Look at silver, it gapped down to 0.87 on Monday this week, only to close at 0.94 on Friday. Hi Ho Silver – Away!

Here’s gold and its step sum below, and what you’re looking at is market reality in the price of gold (Blue Plot), and market sentiment in the red step sum plot.

From January 2006 to August 2011 market reality and market sentiment were in agreement, even during the decline of the price of gold from March – October 2008. That was to change after August 2011, where market sentiment (Red Step Sum Plot) refused to follow market reality down (Blue Price of Gold Plot).

For the next three years these two plots decoupled, creating a bear box. The price of gold maybe going down, but the bulls in the gold market refused to believe it.

It wasn’t until May 2014 that market sentiment became bearish, seen in the collapsing red step sum plot; but note how the price of gold had already seen most of its decline.
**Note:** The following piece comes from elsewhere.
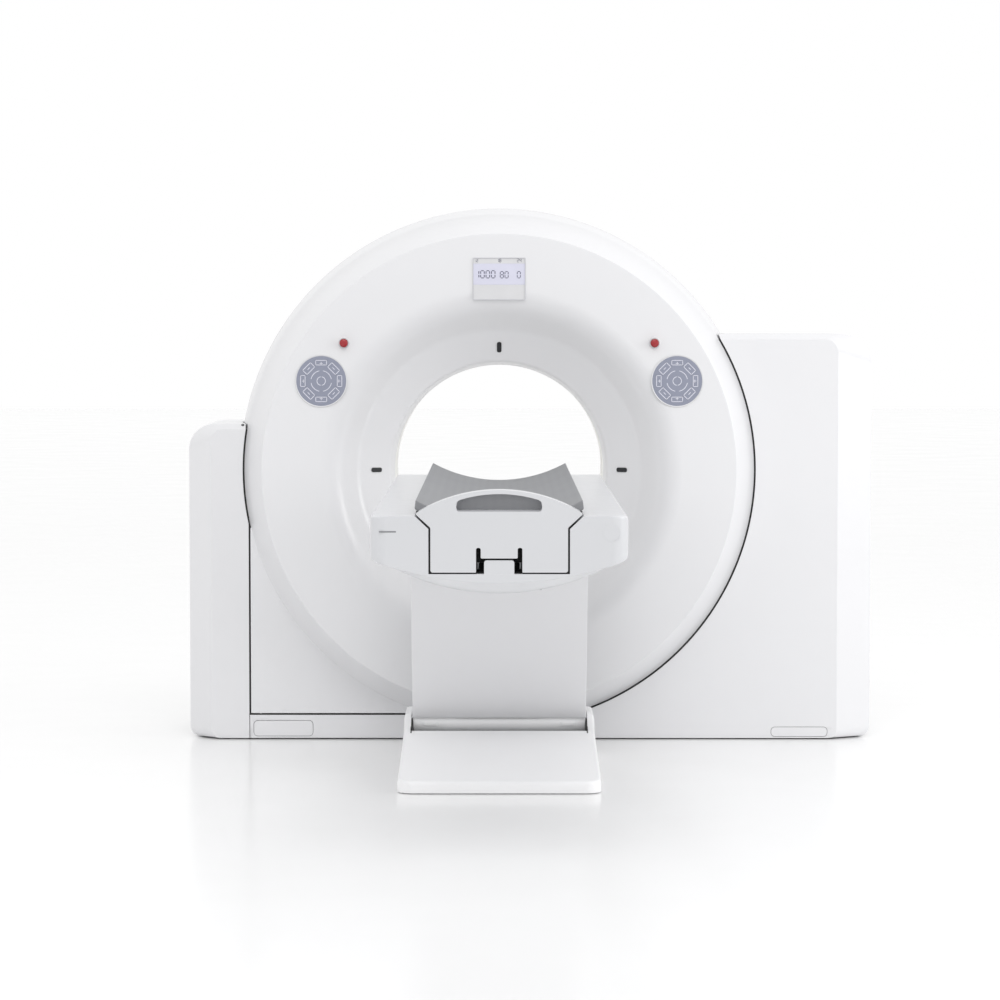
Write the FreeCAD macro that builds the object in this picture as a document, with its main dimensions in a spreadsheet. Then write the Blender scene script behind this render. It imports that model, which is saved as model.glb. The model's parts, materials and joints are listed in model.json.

This happens frequently in bear boxes.

After the step sum plot reversed to the down side, signaling the start of the terminal phase in this decline in the price of gold, both gold and its step sum hit a hard bottom in December 2015. It was a hard bottom, mail from my readers were warning me never to say anything good about gold ever again just as it rebounded off its December 2015 bottom and began a very nice advance in 2016.

So what’s gold’s step sum telling us about the gold market right now? Actually not much except market reality and sentiment in the gold market has been in agreement for many years. If I’m optimistic about gold’s future prospects it’s because the stock and debt markets are beginning to deflate.

What gold, silver and their miners need right now are flows of flight capital exiting deflating financial asset valuations, and establish flows of refugee dollars into precious metals assets. Currently that has yet to happen, but we’ll know when it does by seeing gold’s volatility’s 200 day M/A below begin to rise up to, and then exceed 1.00%. Unlike the stock market, bull markets in gold and silver see lots of extreme volatility.